= Jorge Rangel =

American lawyer

Jorge C. Rangel (born February 4, 1948) is a Texas lawyer and a former federal judicial nominee to the U.S. Court of Appeals for the Fifth Circuit.

==Early life and education==
Born in Alice, Texas, Rangel earned a bachelor's degree from the University of Houston in 1970 and a law degree from the Harvard Law School in 1973.

==Professional career==
Rangel has worked in private law practice for much of his professional career. From 1975 until 1976, he worked as an assistant professor at the University of Houston Law Center. In 1983, Texas Gov. Mark White appointed Rangel to a state judgeship in Nueces County. He returned to private practice in 1985, and currently is based in Corpus Christi, Texas.
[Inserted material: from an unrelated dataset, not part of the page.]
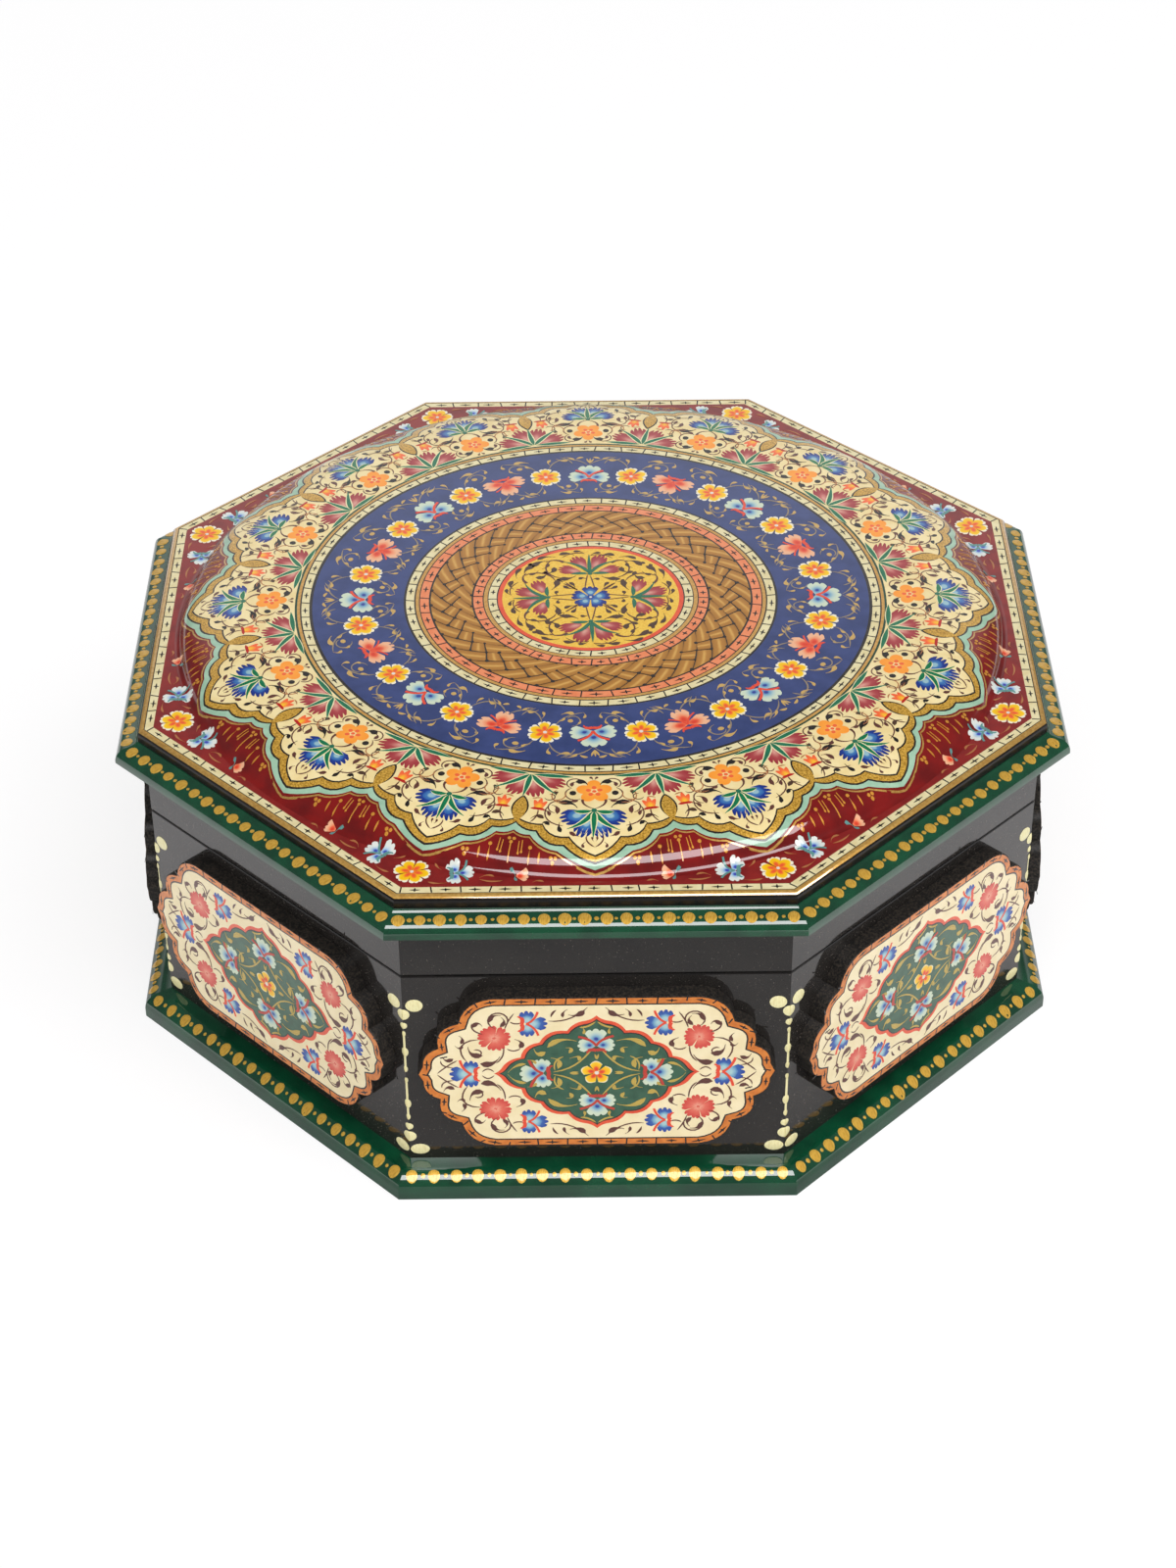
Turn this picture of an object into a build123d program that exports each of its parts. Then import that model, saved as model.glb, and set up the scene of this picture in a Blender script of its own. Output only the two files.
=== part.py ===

==Nomination to the Fifth Circuit==
On July 24, 1997, President Clinton nominated Rangel to a vacancy on the Fifth Circuit that had been created by Judge William Lockhart Garwood taking senior status. Rangel's nomination ran into trouble, because as a member of an American Bar Association screening board in the 1980s and early 1990s, Rangel had been critical of some Republicans, including of President Reagan's 1986 ultimately unsuccessful nomination to the federal bench of Jeff Sessions, who later became a senator and member of the very U.S. Senate Judiciary Committee reviewing Rangel's nomination. In addition, the U.S. Senate was controlled by Republicans during the balance of Clinton's second term, causing Rangel's nomination to languish. Rangel waited more than a year for a hearing from the Republican-controlled U.S. Senate Judiciary Committee, but never received one.

After the Senate adjourned in the fall of 1998, Rangel asked Clinton not to resubmit his name to the next session of Congress. Clinton later nominated Enrique Moreno to the seat, but his nomination also languished. President George W. Bush nominated Priscilla Owen to the seat in 2001. She finally won confirmation in 2005.